Trump budget could literally freeze the poor to death

It is almost a sure thing that President Trump's proposed elimination of a federal low-income heating assistance program absolutely critical to New England won't survive the budget process.

But that the elimination is even on the table, and that the program every year fights for funding, says a lot about the country's priorities, and just who the Trump administration is looking out for.

Eliminating the Low-Income Home Energy Assistance Program, or LIHEAP, is part of a series of cuts in the president's proposed budget to programs designed to help low-income Americans.
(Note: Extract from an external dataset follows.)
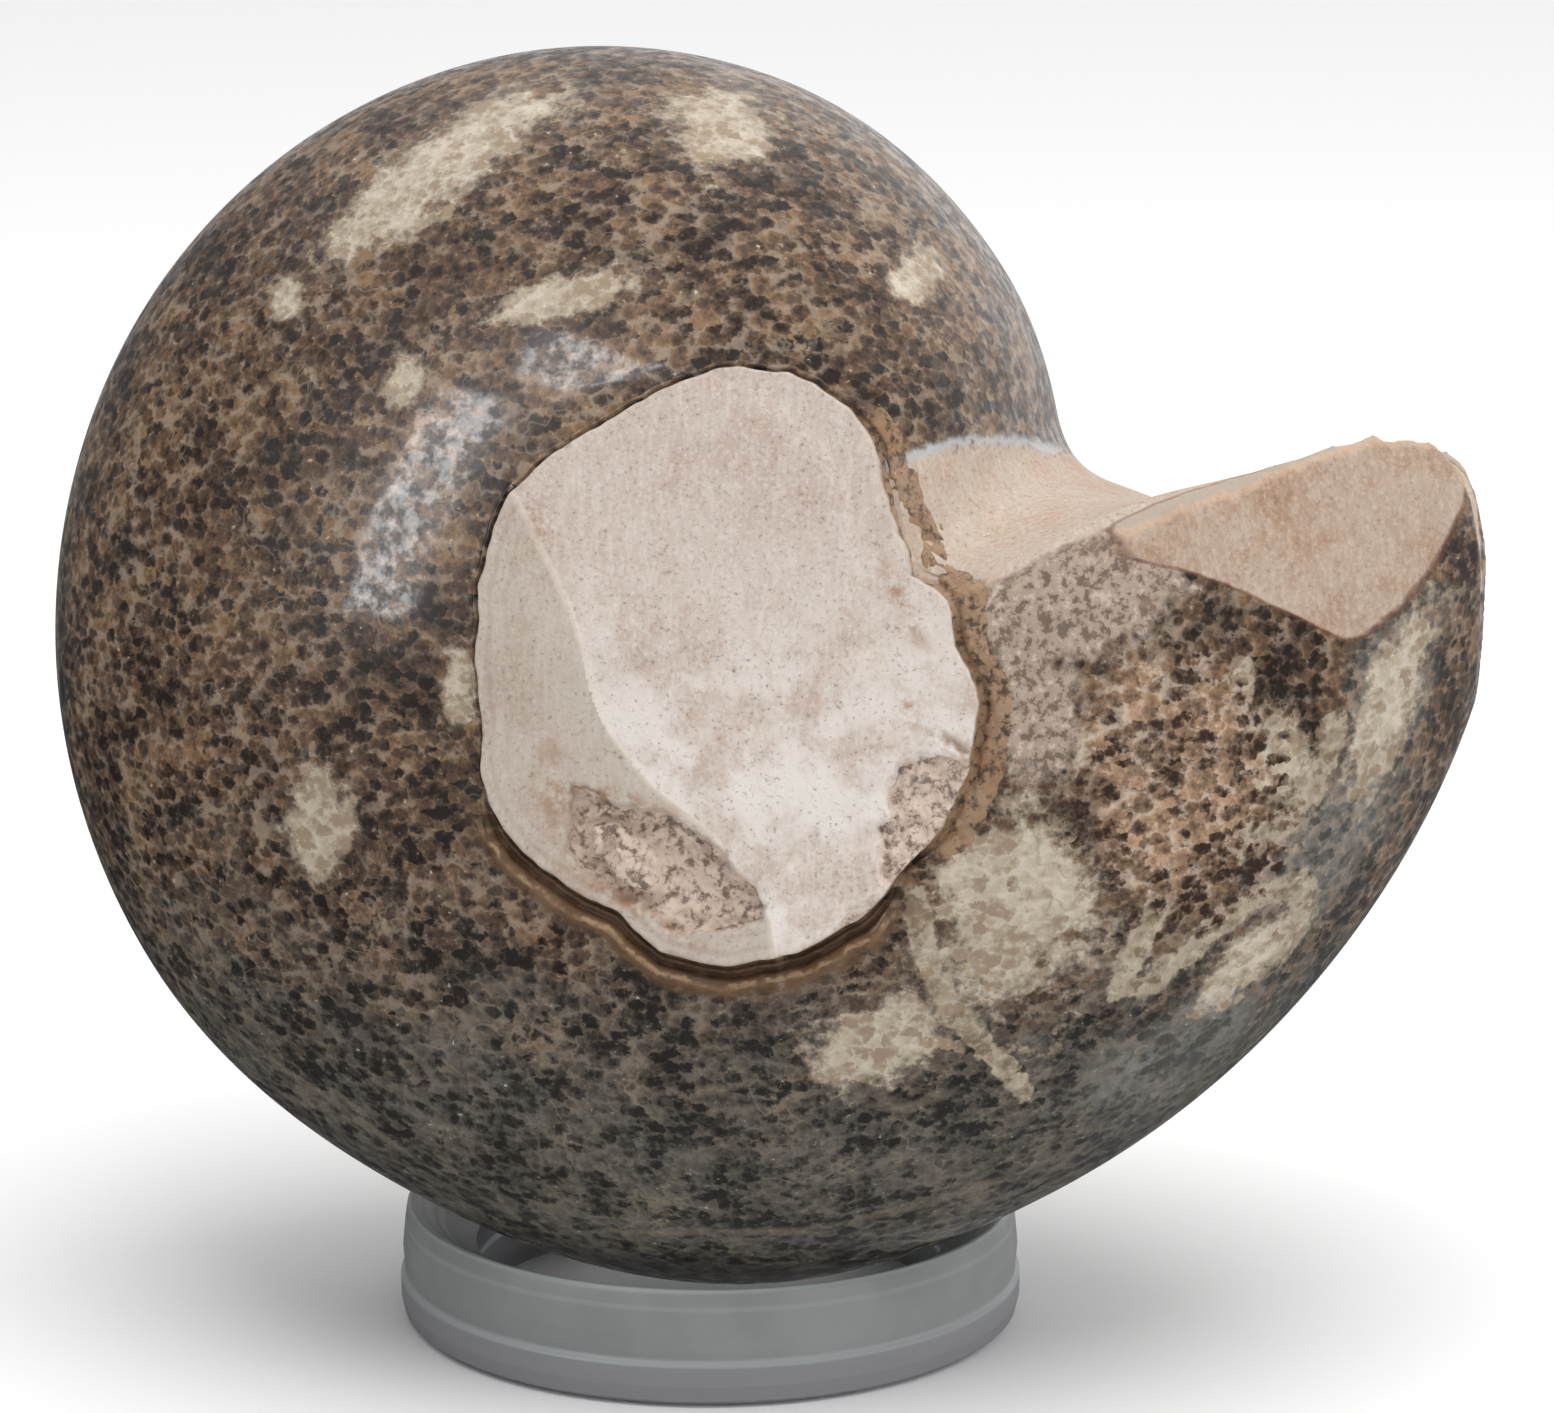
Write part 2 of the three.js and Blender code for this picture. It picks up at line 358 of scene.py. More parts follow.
def near_ground_edge(points):
    """Return one where two of the lobes' ground surfaces meet, and nought away from their edges."""
    u, v, w = points.T
    angle, _, last, mouth = shell_parts(u, v, w)
    second = np.sort([last, mouth, outside_rim_facet(u, v, w)], axis=0)[1]
    on_lobe = (u > LOBE_START) & (angle > FIRST_ANGLE) & (angle < MOUTH_ARC[1])
    return smooth_step(second, *EDGE_ZONE) * on_lobe


def even_net(node):
    """Return the points and quads of a solid's surface, remeshed into even cells."""
    shape = bmesh.new()
    shape.from_mesh(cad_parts[node].data)
    bmesh.ops.remove_doubles(shape, verts=shape.verts, dist=SAME_POINT)
    mesh = bpy.data.meshes.new("net")
    shape.to_mesh(mesh)
    shape.free()
    worker = add_object("net", mesh)
    remesh = worker.modifiers.new("cells", "REMESH")
    remesh.mode = "VOXEL"
    remesh.voxel_size = CELL * MM
    graph = bpy.context.evaluated_depsgraph_get()
    net = bpy.data.meshes.new_from_object(worker.evaluated_get(graph))
    bpy.data.objects.remove(worker)
    points = np.zeros(len(net.vertices) * 3)
    net.vertices.foreach_get("co", points)
    quads = np.array([(list(face.vertices) + [face.vertices[-1]])[:4] for face in net.polygons])
    print("net of", len(net.vertices), "points and", len(net.polygons), "cells")
    return model_to_coil(points.reshape(-1, 3)), quads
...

Individually, they are budgetarily insignificant — LIHEAP makes up less than one one-thousandth of total federal spending.

But together, they add up to enough to pay for tax cuts, mostly for the wealthy, while still increasing military and public safety spending, the one clearly stated aim of the Trump administration.

To justify the cuts, the budget proposal states that the heating assistance program is "unable to demonstrate strong performance outcomes."

Tell that to the thousands of Vermonters who last winter were able to run their furnaces just a little longer without having to decide to go without food or medication.

Last year, Vermont received just shy of $19 million in federal funds for its LIHEAP program. The money helped more than 21,500 low-income Vermont households to heat their homes by paying a portion of their home heating bills. That added up to about $865 per recipient household, barely a dent in energy costs, but it means a lot to families trying to stay warm near the end of a long winter.

But LIHEAP is not just for the cold states; it also helps low-income families in the South and Southwest keep cool during dangerous Southern heat waves and also provides funds for weatherization and appliance repair.

To qualify, households must fall below 150 percent of the poverty line or 60 percent of their state's median income, though in reality the benefits go only to the very poor — in Vermont, the maximum income for a family of four to qualify is $36,450, though the truth is most recipients bring home much less than that. Almost all recipient households have a family member who is elderly, a child or has a disability.

Even that limited amount of help is always on the cutting block. Funding for LIHEAP has fallen from more than $5.1 billion seven years ago to around $3.4 billion last winter, with a benefit reduced by $100 sent to fewer people.

Meanwhile, Trump and congressional Republicans are trying to push through a health care plan that does little for anyone's health but a lot for the pocketbooks of the most wealthy Americans.

As these and other actions are taken to roll back the programs and services that provide a lifeline to low-income Americans, remember that the end result is often a neighbor wondering how they'll keep the heat on.